Para alguns, a dor da certeza da perda definitiva de entes queridos, para outros a angústia do silêncio da desinformação. Quatro dias após a tragédia que varreu do mapa vidas inteiras, o entra e sai no prédio do Instituto Médico Legal (IML) em Belo Horizonte revelava a tragédia humana protagonizada pelo mar de lama que na sexta-feira paralisou corações e mentes em todo Brasil. Muito choro, apreensão, poucas esperanças e muita solidariedade marcaram a segunda-feira de centenas de pessoas que ainda aguardam alguma notícia, ou mesmo um porto seguro onde possam se apoiar.
No quarteirão permitido somente ao trânsito local, calçadas tomadas por uma rede solidária de voluntários, gente vindas de todas as partes para oferecer alimento, acolhida, agasalho ou apenas um afago se misturava com famílias e amigos nas idas e vindas do desespero de obter “alguma notícia” ou na dor expressa da confirmação da ausência de um pai, um filho, um marido ou esposa.

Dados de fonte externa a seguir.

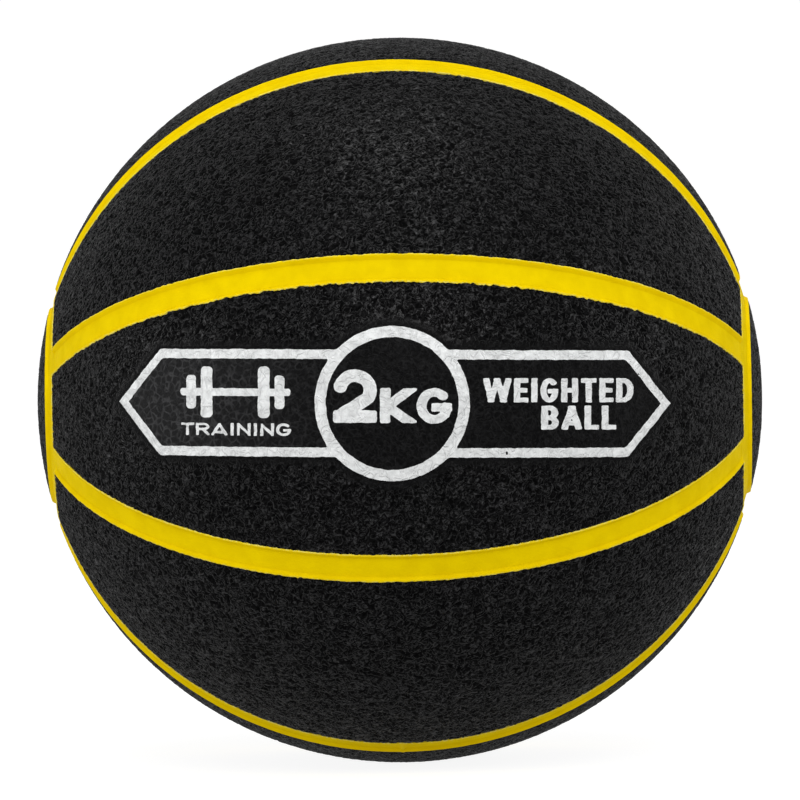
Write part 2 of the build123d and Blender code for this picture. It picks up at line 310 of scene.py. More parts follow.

Sem dormir há três dias Odair Dias da Rocha Santana, soldador 42, anos aguradava notícias da irmã Denise da Rocha, 32 anos, engenheira da Vale, mãe de dois filhos de 12 e oito anos, que trabalhava na empresa há quatro anos, “Ela nos mandou fotos almoçando, no refeitório, na sexta-feira às 13h30 e nunca mais tivemos notícia”. Odair aguardava a chegada da mãe e irmãs, vindas de São Paulo, para tentar entrar no instituto e reconhecer a irmão entre os corpos. “Não sabemos o que dizer aos filhos que chamam pela mãe o tempo todo e precisaram ser medicados. Ninguém da Vale ainda nos procurou”.
A manicure Mirtes Alves Rodrigues foi avisada pelo cunhado que através do telefone 0800 disponibilizado pela empresa para informações, foi informado que deveria procurar o IML, para reconhecer o corpo da irmã Rosélia Alves Rodrigues, 36 anos, técnica em nutrição terceirizada. “Mas ao chegar aqui fui informada que era para esperar ligação do instituto antes de comparecer. “A gente fica sem chão, são muitas as dúvidas a serem esclarecidas. Nos agarramos a esperança de encontrar os restos mortais, já que é muita lama para que ainda esteja viva”. Rosélia tem um filho de quatro anos.
Angustiado, foi a classificação dada pelo metalúrgico Ricardo Braga, ao falar sobre a procura pelo irmão, o analista de qualidade na empresa por dez anos, Adriano Júnior Braga, de 38 anos. Na rua, redes de solidariedade foram formadas. Movidas pelo mesmo sentimento Gabriele Fernandes Gabriel, 30 anos, Erika Fernandes de 25, Carla Eduarda da Silva, Letícia Aparecida Gomes da Silva e Mariza Costa e Ana Carolina, que se conheceram no local, distribuíam sucos, água e alimento doados por inúmeras pessoas a familiares que chegavam ao IML em busca de notícia. Elas se sensibilizaram com a situação.
“Pensei em ir para Brumadinho mas me lembrei que muitos vinham aqui com a roupa do corpo, as vezes sem dinheiro até para passagem, no desespero e me desloquei pra cá”, relatou Ana Carolina. A despachante Ana Carolina disponibilizou telefone e xerox de sua empresa sem custos aos familiares e a empresa de socorristas Alpha Vidas, de Contagem deslocou duas ambulâncias e equipes de socorristas formadas por técnicos de enfermagem e enfermeiros para auxiliar em caso de “alguém passar mal”, explicou Jefferson Fernandes da Cunha. A aposentada Adriana Correia, moradora das proximidades ofereceu sua casa aos voluntários “para um descanso ou mesmo um banho”.